>>>>>

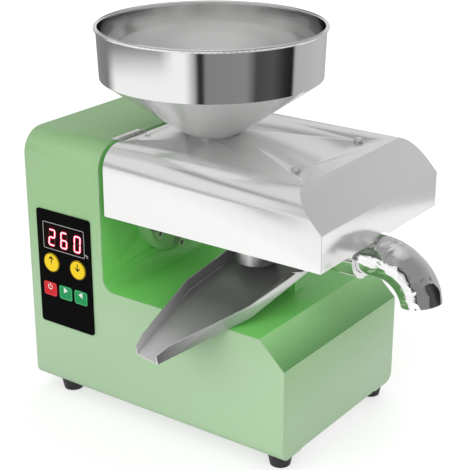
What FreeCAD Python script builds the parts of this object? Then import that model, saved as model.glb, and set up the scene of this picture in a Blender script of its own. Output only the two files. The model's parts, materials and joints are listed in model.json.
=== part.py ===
import FreeCAD, Part
import math
import os
import Sketcher

# A household screw oil press: a green sheet-metal housing with a control column on the left, a stainless
# hood hinged on the column over the press barrel, a hopper on the hood, an oil chute to the front and an
# elbow for the pressed cake on the right.
# X runs from the column to the elbow, -Y is the front with the control panel and Z is up. Sizes are
# millimetres. Positions are measured from the column's left face, the middle of the depth and the
# underside of the housing; place() moves them to the part's origin, the middle of the footprint.

Vector = FreeCAD.Vector
doc = FreeCAD.newDocument("screw_oil_press")
sheet = doc.addObject("Spreadsheet::Sheet", "sizes")


class Size:
    """A length or angle with its value and the sheet expression that gives it."""

    def __init__(self, value, text):
        self.value = value
        self.text = text

    @staticmethod
    def of(other):
        return other if isinstance(other, Size) else Size(other, repr(other))

    def __add__(self, other):
        other = Size.of(other)
        return Size(self.value + other.value, f"({self.text} + {other.text})")

    def __sub__(self, other):
        other = Size.of(other)
        return Size(self.value - other.value, f"({self.text} - {other.text})")

    def __mul__(self, other):
        other = Size.of(other)
        return Size(self.value * other.value, f"({self.text} * {other.text})")

    def __truediv__(self, other):
        other = Size.of(other)
        return Size(self.value / other.value, f"({self.text} / {other.text})")

    def __radd__(self, other):
        return Size.of(other) + self

    def __rsub__(self, other):
        return Size.of(other) - self

    def __rmul__(self, other):
        return Size.of(other) * self

    def __neg__(self):
        return Size(-self.value, f"(0 - {self.text})")


def sine(angle):
    return Size(math.sin(math.radians(angle.value)), f"sin({angle.text})")


def cosine(angle):
    return Size(math.cos(math.radians(angle.value)), f"cos({angle.text})")


def tangent(angle):
    return Size(math.tan(math.radians(angle.value)), f"tan({angle.text})")


def arctangent(ratio):
    return Size(math.degrees(math.atan(ratio.value)), f"(atan({ratio.text}) / 1deg)")


def size(name, value):
    """Write one driving size into the sheet and return it."""
    size.row += 1
    sheet.set(f"A{size.row}", name)
    sheet.set(f"B{size.row}", str(value))
    sheet.setAlias(f"B{size.row}", name)
    return Size(value, f"sizes.{name}")


size.row = 0

# ---- Driving sizes -------------------------------------------------------------------------------

# Housing
housing_length = size("housing_length", 300.0)
housing_depth = size("housing_depth", 200.0)
housing_top = size("housing_top", 260.0)
column_width = size("column_width", 93.3)
floor_level = size("floor_level", 117.0)
slant_run = size("slant_run", 27.0)
slant_drop = size("slant_drop", 25.5)
steel_wall = size("steel_wall", 1.2)
top_roll = size("top_roll", 24.0)
bottom_roll = size("bottom_roll", 10.0)
floor_fold = size("floor_fold", 13.0)
slant_fold = size("slant_fold", 3.0)
flange_width = size("flange_width", 32.0)
base_plate_play = size("base_plate_play", 0.6)
middle_x = size("middle_x", 197.7)
middle_y = size("middle_y", 29.4)

# Feet and their screws
foot_height = size("foot_height", 12.0)
foot_top_radius = size("foot_top_radius", 12.0)
foot_bottom_radius = size("foot_bottom_radius", 9.5)
foot_recess_radius = size("foot_recess_radius", 5.6)
foot_recess_depth = size("foot_recess_depth", 6.0)
foot_x = size("foot_x", 32.0)
foot_end_inset = size("foot_end_inset", 14.0)
foot_side_inset = size("foot_side_inset", 18.0)
foot_screw_radius = size("foot_screw_radius", 2.5)
foot_screw_length = size("foot_screw_length", 16.0)
foot_screw_head = size("foot_screw_head", 4.6)
foot_screw_head_height = size("foot_screw_head_height", 3.5)
foot_screw_crown = size("foot_screw_crown", 3.2)
foot_screw_crown_rise = size("foot_screw_crown_rise", 2.0)
foot_nut_radius = size("foot_nut_radius", 4.0)
foot_nut_height = size("foot_nut_height", 4.0)
screw_play = size("screw_play", 0.25)
through_cut = size("through_cut", 10.0)

# Left end panel, its screws, louvres and inlet
end_screw_radius = size("end_screw_radius", 2.0)
end_screw_inset = size("end_screw_inset", 16.0)
end_screw_low = size("end_screw_low", 18.0)
end_screw_drop = size("end_screw_drop", 26.0)
end_screw_length = size("end_screw_length", 8.0)
end_screw_head = size("end_screw_head", 3.8)
end_screw_head_height = size("end_screw_head_height", 2.0)
end_screw_head_edge = size("end_screw_head_edge", 1.0)
louvre_length = size("louvre_length", 44.0)
louvre_height = size("louvre_height", 3.2)
louvre_pitch_z = size("louvre_pitch_z", 10.0)
louvre_pitch_y = size("louvre_pitch_y", 60.0)
louvre_low = size("louvre_low", 96.0)
louvre_count = 10
inlet_width = size("inlet_width", 27.0)
inlet_height = size("inlet_height", 20.0)
inlet_depth = size("inlet_depth", 24.0)
inlet_rim = size("inlet_rim", 3.5)
inlet_rim_depth = size("inlet_rim_depth", 2.5)
inlet_inset = size("inlet_inset", 48.0)
inlet_z = size("inlet_z", 42.0)
inlet_wall = size("inlet_wall", 2.0)
inlet_floor = size("inlet_floor", 6.0)
inlet_pin_radius = size("inlet_pin_radius", 1.2)
inlet_pin_length = size("inlet_pin_length", 14.0)
inlet_pin_pitch = size("inlet_pin_pitch", 7.0)
inlet_earth_rise = size("inlet_earth_rise", 2.4)
inlet_pin_drop = size("inlet_pin_drop", 1.2)

# Base plate vents
vent_inset = size("vent_inset", 55.0)
vent_width = size("vent_width", 3.5)
vent_pitch = size("vent_pitch", 10.0)
vent_start = size("vent_start", 112.0)
vent_count = 12

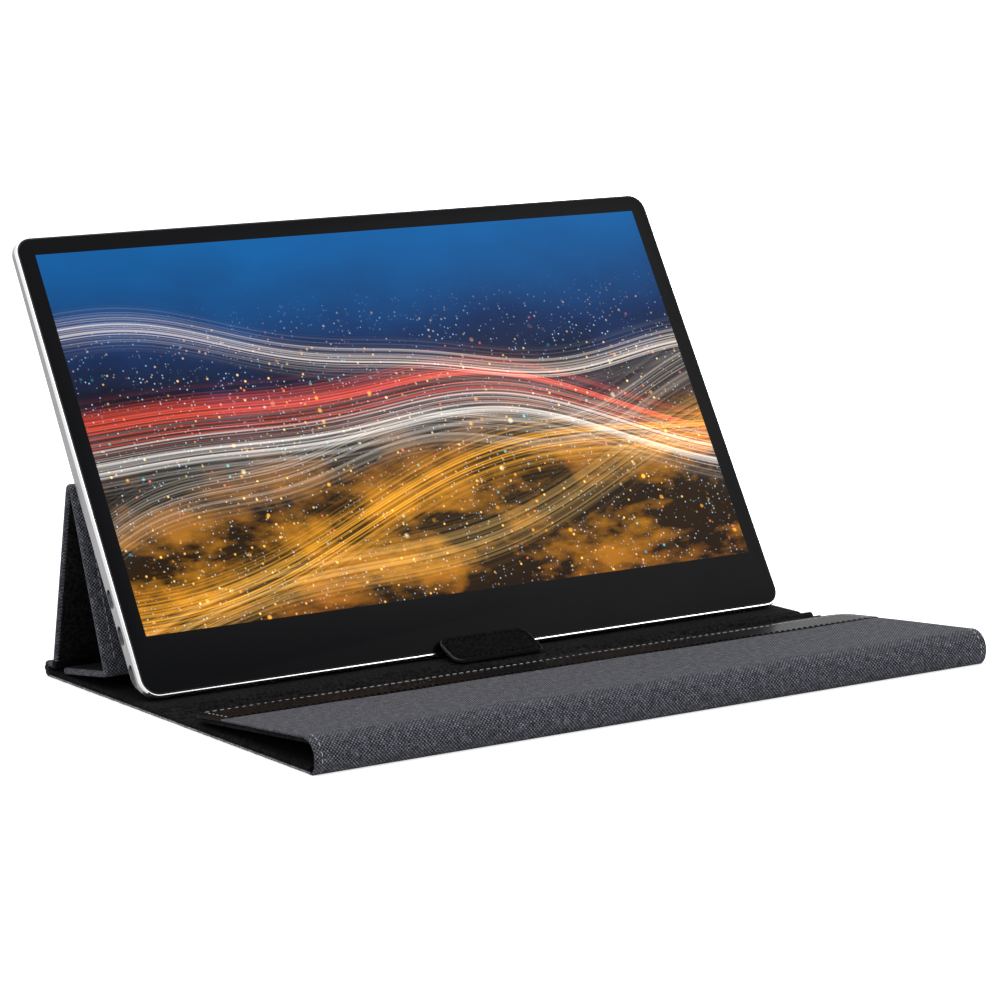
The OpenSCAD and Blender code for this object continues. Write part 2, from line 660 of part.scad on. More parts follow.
module tab_leather() color("#151516") intersection() {
    placed() side_view(tab_w, tab_x) {
        up = across_to(tab_low_angle);
        high_a = atan2(tab_tip[1] - tab_bend[1], tab_tip[0] - tab_bend[0]);
        bend_up = tab_bend + tab_t * across_to((tab_low_angle + high_a) / 2);
        polygon([tab_fold, tab_bend, tab_tip, tab_tip + tab_t * across_to(high_a), bend_up,
            tab_fold + tab_t * up]);
    }
    placed() translate([tab_x, 0, 0]) linear_extrude(2 * spine_h)
        outline(tab_w, tab_fold[0] - cut, tab_tip[0] + cut, 4, 4);
}

rear_housing();
mid_frame();
cover_glass();
display_panel();
diffuser_film();
light_guide();
reflector_sheet();
backlight_tray();
led_strip();
source_board();
panel_flex();
main_board();
board_screws();
usb_c_port_upper();
usb_c_port_lower();
mini_hdmi_port();
audio_jack();
key_board();
speaker_left();
speaker_right();
power_button();
menu_rocker();
base_rear_fabric();
base_rear_board();
base_rear_lining();
base_magnets();
base_fold_strip();
tab_foot();
tab_leather();
base_front_fabric();
base_front_board();
base_front_lining();
front_fold_strip();
front_spine_fabric();
front_spine_board();
front_spine_lining();
flap_fabric();
flap_board();
flap_lining();
flap_trim();
flap_magnets();
flap_fold_strip();
rear_fold_strip();
rear_spine_fabric();
rear_spine_board();
rear_spine_lining();
leg_fold_strip();
rear_leg_fabric();
rear_leg_board();
rear_leg_lining();
ridge_fold_strip();
front_leg_fabric();
front_leg_board();
front_leg_lining();
tail_fold_strip();
tail_fabric();
tail_board();
tail_lining();
tail_magnets();
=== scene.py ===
from math import atan2, cos, exp, hypot, pi, radians, sin, sqrt

import bmesh
import bpy
import numpy as np
from mathutils import Matrix, Vector


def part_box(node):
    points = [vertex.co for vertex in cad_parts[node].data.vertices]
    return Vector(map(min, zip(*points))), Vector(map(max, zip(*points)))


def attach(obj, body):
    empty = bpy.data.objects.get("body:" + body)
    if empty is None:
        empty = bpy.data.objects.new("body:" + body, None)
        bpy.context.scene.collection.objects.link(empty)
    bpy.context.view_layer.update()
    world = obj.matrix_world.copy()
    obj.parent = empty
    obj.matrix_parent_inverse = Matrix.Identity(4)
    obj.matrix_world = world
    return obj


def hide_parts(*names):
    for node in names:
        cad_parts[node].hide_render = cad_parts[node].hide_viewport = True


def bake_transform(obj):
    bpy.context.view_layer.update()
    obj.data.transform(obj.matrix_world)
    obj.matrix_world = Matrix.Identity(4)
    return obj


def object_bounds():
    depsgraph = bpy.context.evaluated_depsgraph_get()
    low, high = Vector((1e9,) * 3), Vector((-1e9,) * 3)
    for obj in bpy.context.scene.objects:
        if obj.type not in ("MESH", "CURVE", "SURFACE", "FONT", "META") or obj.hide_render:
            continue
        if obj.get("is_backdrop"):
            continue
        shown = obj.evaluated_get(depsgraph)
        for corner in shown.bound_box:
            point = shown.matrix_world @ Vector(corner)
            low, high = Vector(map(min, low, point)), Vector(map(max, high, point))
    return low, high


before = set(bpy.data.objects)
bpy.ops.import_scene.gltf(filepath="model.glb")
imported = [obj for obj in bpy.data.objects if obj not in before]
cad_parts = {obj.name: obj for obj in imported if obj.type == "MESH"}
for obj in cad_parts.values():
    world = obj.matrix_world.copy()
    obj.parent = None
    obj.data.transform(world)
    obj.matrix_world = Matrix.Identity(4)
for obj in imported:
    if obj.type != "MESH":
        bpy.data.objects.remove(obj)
cad_low, cad_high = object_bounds()

# Base of the cover. Two stiff boards lie flat on the table, with woven cloth glued on below
# and suede above. Only the cut edge of the cloth shows, a thin grey line round black lining.
HALF_WIDTH = 0.18365
PANEL_T = 0.0033
CLOTH_T = 0.0009
CLOTH_ROUND = 0.00035
LINING_INSET, LINING_ROUND = 0.0005, 0.0009
LINING_UNEVEN_TO = 0.18
THREAD_PITCH = 0.00088
BASE_FROM = 0.12


def new_finish(name, colour, roughness, metallic=0.0, specular=0.5):
    """A material with its shader set to plain values, to be wired up further."""
    made = bpy.data.materials.new(name)
    made.use_nodes = True
    shader = made.node_tree.nodes["Principled BSDF"]
    shader.inputs["Base Color"].default_value = (*colour, 1)
    shader.inputs["Roughness"].default_value = roughness
    shader.inputs["Metallic"].default_value = metallic
    shader.inputs["Specular IOR Level"].default_value = specular
    made.diffuse_color = (*colour, 1)
    return made


class Wiring:
    """Adds nodes to a finish. Every call takes numbers or sockets and returns a socket."""

    def __init__(self, finish):
        self.tree = finish.node_tree
        self.shader = self.tree.nodes["Principled BSDF"]

    def feed(self, slot, value):
        if isinstance(value, bpy.types.NodeSocket):
            self.tree.links.new(value, slot)
        else:
            slot.default_value = value

    def node(self, kind, *values, out=0, setting=None, **named):
        """A node with its inputs fed, in order and by name."""
        made = self.tree.nodes.new(kind)
        for key, value in (setting or {}).items():
            setattr(made, key, value)
        for key, value in [*enumerate(values), *named.items()]:
            self.feed(made.inputs[key if isinstance(key, int) else key.replace("_", " ")], value)
        return made.outputs[out]

    def sum(self, operation, a, b=0.0, c=0.0):
        return self.node("ShaderNodeMath", a, b, c, setting={"operation": operation})

    def times(self, first, *others):
        for other in others:
            first = self.sum("MULTIPLY", first, other)
        return first

    def scaled(self, vector, size):
        return self.node("ShaderNodeVectorMath", vector, setting={"operation": "SCALE"}, Scale=size)

    def added(self, first, second):
        return self.node("ShaderNodeVectorMath", first, second, setting={"operation": "ADD"})

    def noise(self, place, scale, detail, roughness=0.5):
        return self.node("ShaderNodeTexNoise", Vector=place, Scale=scale, Detail=detail,
                         Roughness=roughness)

    def spread(self, value, low, high, to_low, to_high):
        """Maps a value from one range to another, and holds it inside the second."""
        return self.node("ShaderNodeMapRange", value, low, high, to_low, to_high)

    def spot(self, x, y, z):
        return self.node("ShaderNodeCombineXYZ", x, y, z)

    def place(self):
        """Where a point lies on its piece."""
        return self.node("ShaderNodeTexCoord", out=3)

    def run(self):
        """Where a point lies on the cloth: as a vector, across the cover, along its chain."""
        place = self.node("ShaderNodeAttribute", out=1, setting={"attribute_name": "cloth_run"})
        apart = self.tree.nodes.new("ShaderNodeSeparateXYZ")
        self.tree.links.new(place, apart.inputs[0])
        return place, apart.outputs[0], apart.outputs[1]

    def bump(self, height, strength, distance):
        normal = self.node("ShaderNodeBump", Height=height, Strength=strength, Distance=distance)
        self.tree.links.new(normal, self.shader.inputs["Normal"])

    def paint(self, name, value):
        self.tree.links.new(value, self.shader.inputs[name])


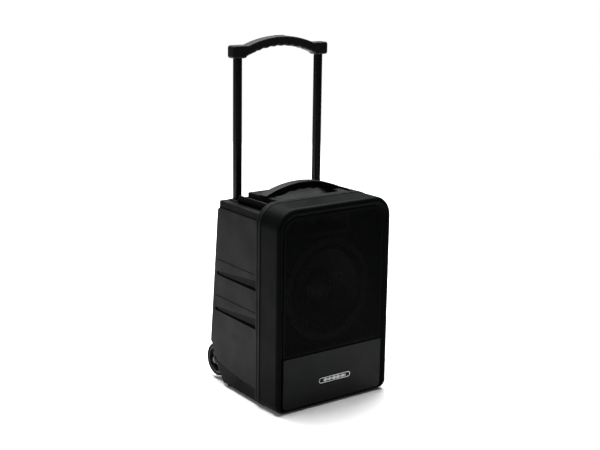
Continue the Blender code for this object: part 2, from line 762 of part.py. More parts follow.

<<<<<

### GIVEN INSTRUCTION
Above are the records; print exactly the lines from the line with "rear_housing();" to the line with "low, high = Vector((1e9,)", including both, and nothing else.

### RESPONSE BELOW
rear_housing();
mid_frame();
cover_glass();
display_panel();
diffuser_film();
light_guide();
reflector_sheet();
backlight_tray();
led_strip();
source_board();
panel_flex();
main_board();
board_screws();
usb_c_port_upper();
usb_c_port_lower();
mini_hdmi_port();
audio_jack();
key_board();
speaker_left();
speaker_right();
power_button();
menu_rocker();
base_rear_fabric();
base_rear_board();
base_rear_lining();
base_magnets();
base_fold_strip();
tab_foot();
tab_leather();
base_front_fabric();
base_front_board();
base_front_lining();
front_fold_strip();
front_spine_fabric();
front_spine_board();
front_spine_lining();
flap_fabric();
flap_board();
flap_lining();
flap_trim();
flap_magnets();
flap_fold_strip();
rear_fold_strip();
rear_spine_fabric();
rear_spine_board();
rear_spine_lining();
leg_fold_strip();
rear_leg_fabric();
rear_leg_board();
rear_leg_lining();
ridge_fold_strip();
front_leg_fabric();
front_leg_board();
front_leg_lining();
tail_fold_strip();
tail_fabric();
tail_board();
tail_lining();
tail_magnets();
=== scene.py ===
from math import atan2, cos, exp, hypot, pi, radians, sin, sqrt

import bmesh
import bpy
import numpy as np
from mathutils import Matrix, Vector


def part_box(node):
    points = [vertex.co for vertex in cad_parts[node].data.vertices]
    return Vector(map(min, zip(*points))), Vector(map(max, zip(*points)))


def attach(obj, body):
    empty = bpy.data.objects.get("body:" + body)
    if empty is None:
        empty = bpy.data.objects.new("body:" + body, None)
        bpy.context.scene.collection.objects.link(empty)
    bpy.context.view_layer.update()
    world = obj.matrix_world.copy()
    obj.parent = empty
    obj.matrix_parent_inverse = Matrix.Identity(4)
    obj.matrix_world = world
    return obj


def hide_parts(*names):
    for node in names:
        cad_parts[node].hide_render = cad_parts[node].hide_viewport = True


def bake_transform(obj):
    bpy.context.view_layer.update()
    obj.data.transform(obj.matrix_world)
    obj.matrix_world = Matrix.Identity(4)
    return obj


def object_bounds():
    depsgraph = bpy.context.evaluated_depsgraph_get()
    low, high = Vector((1e9,) * 3), Vector((-1e9,) * 3)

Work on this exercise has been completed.